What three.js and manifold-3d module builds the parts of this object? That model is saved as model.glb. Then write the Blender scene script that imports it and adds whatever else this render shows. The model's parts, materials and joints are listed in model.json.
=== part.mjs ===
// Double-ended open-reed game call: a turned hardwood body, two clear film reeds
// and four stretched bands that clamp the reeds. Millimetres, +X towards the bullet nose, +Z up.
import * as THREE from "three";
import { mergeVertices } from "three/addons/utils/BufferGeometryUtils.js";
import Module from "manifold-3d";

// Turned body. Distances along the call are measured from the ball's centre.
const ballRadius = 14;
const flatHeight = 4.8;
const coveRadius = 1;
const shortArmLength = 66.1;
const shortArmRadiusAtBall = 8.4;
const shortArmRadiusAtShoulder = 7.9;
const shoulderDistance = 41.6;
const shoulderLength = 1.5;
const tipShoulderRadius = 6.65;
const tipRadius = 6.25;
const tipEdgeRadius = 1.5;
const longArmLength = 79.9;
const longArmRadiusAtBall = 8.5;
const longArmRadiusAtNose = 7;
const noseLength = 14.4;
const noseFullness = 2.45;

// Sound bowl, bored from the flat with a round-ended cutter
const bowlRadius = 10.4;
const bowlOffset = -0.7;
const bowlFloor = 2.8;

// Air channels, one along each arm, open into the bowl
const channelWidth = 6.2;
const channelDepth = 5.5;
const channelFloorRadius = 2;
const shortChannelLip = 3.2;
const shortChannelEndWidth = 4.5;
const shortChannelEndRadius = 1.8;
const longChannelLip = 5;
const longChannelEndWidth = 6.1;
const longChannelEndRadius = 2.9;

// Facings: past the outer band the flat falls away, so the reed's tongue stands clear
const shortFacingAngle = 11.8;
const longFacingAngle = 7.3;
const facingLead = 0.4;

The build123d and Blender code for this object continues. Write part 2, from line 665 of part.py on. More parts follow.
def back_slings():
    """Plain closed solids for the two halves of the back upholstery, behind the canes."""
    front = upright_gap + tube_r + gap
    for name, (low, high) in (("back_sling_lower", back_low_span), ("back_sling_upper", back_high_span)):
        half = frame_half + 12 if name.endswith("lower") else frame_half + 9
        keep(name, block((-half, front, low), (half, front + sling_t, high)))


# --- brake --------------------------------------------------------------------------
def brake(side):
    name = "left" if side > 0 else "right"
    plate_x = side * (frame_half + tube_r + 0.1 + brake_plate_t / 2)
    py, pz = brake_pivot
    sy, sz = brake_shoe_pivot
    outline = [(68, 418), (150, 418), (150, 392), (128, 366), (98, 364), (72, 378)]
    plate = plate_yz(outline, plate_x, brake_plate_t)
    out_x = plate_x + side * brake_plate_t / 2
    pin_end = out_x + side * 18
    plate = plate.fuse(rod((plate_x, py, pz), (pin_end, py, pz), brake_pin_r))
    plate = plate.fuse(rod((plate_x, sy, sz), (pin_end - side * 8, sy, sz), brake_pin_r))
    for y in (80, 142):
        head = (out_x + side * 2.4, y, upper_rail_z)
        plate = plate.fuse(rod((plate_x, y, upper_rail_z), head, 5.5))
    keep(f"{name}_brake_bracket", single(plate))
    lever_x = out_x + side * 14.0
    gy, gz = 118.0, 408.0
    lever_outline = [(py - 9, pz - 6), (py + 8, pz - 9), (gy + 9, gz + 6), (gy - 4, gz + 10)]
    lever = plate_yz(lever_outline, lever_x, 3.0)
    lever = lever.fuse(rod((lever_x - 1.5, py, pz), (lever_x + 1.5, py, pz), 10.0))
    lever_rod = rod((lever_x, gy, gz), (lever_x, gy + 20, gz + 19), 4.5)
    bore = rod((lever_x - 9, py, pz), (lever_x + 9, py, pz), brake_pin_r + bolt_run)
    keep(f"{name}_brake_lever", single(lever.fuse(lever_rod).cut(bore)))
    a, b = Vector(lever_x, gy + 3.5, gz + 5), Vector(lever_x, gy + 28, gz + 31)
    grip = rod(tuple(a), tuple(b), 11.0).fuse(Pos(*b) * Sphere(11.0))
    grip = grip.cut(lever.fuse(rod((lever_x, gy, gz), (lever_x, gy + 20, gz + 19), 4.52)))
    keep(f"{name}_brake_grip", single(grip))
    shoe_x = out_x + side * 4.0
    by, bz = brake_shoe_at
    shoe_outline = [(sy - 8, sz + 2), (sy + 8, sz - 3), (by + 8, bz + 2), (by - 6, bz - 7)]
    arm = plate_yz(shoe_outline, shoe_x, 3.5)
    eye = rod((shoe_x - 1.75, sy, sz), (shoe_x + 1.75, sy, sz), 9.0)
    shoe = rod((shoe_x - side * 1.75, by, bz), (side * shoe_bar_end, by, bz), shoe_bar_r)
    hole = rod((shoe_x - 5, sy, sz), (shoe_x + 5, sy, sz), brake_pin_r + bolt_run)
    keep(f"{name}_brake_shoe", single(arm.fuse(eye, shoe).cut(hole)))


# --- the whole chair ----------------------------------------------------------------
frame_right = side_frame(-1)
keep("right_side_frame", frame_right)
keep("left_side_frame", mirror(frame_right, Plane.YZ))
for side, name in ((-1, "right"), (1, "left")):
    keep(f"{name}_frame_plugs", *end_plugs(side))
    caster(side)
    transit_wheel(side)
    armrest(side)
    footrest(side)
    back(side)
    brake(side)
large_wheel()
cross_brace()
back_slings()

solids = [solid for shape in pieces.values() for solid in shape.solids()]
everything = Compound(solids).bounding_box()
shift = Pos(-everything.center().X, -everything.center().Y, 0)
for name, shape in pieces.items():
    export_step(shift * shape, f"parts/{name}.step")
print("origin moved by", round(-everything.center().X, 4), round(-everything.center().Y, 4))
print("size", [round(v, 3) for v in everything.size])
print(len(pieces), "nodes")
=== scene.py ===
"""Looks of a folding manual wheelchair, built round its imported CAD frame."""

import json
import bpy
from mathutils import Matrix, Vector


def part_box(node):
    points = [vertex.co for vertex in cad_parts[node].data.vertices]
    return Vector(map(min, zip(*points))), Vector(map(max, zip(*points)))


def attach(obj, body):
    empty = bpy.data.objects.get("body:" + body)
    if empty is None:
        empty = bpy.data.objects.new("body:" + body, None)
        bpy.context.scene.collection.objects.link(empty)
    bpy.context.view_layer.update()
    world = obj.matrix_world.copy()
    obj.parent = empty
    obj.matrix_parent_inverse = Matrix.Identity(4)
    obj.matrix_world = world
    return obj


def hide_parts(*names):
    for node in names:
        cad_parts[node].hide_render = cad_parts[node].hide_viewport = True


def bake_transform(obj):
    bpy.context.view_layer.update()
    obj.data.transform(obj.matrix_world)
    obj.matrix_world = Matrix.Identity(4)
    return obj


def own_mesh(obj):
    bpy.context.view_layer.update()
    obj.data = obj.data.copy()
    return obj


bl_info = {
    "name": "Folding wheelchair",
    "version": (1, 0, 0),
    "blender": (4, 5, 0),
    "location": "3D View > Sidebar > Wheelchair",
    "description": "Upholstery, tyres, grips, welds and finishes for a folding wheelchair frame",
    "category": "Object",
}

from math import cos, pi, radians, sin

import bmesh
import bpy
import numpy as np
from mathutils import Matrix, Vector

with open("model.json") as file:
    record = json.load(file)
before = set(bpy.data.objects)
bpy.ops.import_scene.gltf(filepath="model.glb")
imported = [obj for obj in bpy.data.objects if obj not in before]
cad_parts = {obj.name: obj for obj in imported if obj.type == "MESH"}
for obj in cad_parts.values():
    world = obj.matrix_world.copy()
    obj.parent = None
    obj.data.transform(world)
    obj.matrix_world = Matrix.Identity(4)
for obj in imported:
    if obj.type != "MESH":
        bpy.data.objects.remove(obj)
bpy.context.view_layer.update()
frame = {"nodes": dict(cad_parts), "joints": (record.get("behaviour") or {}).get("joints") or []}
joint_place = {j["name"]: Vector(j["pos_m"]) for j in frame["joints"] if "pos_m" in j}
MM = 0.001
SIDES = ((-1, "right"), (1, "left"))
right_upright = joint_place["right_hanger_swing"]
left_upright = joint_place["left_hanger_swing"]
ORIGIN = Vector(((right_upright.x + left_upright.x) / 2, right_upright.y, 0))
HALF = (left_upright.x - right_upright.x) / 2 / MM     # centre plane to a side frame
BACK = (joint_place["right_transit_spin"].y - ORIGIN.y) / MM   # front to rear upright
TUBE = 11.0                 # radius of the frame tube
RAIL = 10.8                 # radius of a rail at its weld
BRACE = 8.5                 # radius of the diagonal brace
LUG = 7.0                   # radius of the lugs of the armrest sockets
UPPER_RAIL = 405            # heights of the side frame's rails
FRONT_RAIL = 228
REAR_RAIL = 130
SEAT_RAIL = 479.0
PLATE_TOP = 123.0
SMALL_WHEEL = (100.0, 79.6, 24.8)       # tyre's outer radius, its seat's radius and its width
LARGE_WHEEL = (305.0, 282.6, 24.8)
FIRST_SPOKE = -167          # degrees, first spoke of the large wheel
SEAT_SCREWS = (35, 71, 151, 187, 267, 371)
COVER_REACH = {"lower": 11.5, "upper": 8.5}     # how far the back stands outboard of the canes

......

■ Task instructions ■
Return only the part of the records above that opens with the line containing "if empty is" and closes with the line containing "obj.parent = empty", ends included.

■ The result ■
    if empty is None:
        empty = bpy.data.objects.new("body:" + body, None)
        bpy.context.scene.collection.objects.link(empty)
    bpy.context.view_layer.update()
    world = obj.matrix_world.copy()
    obj.parent = empty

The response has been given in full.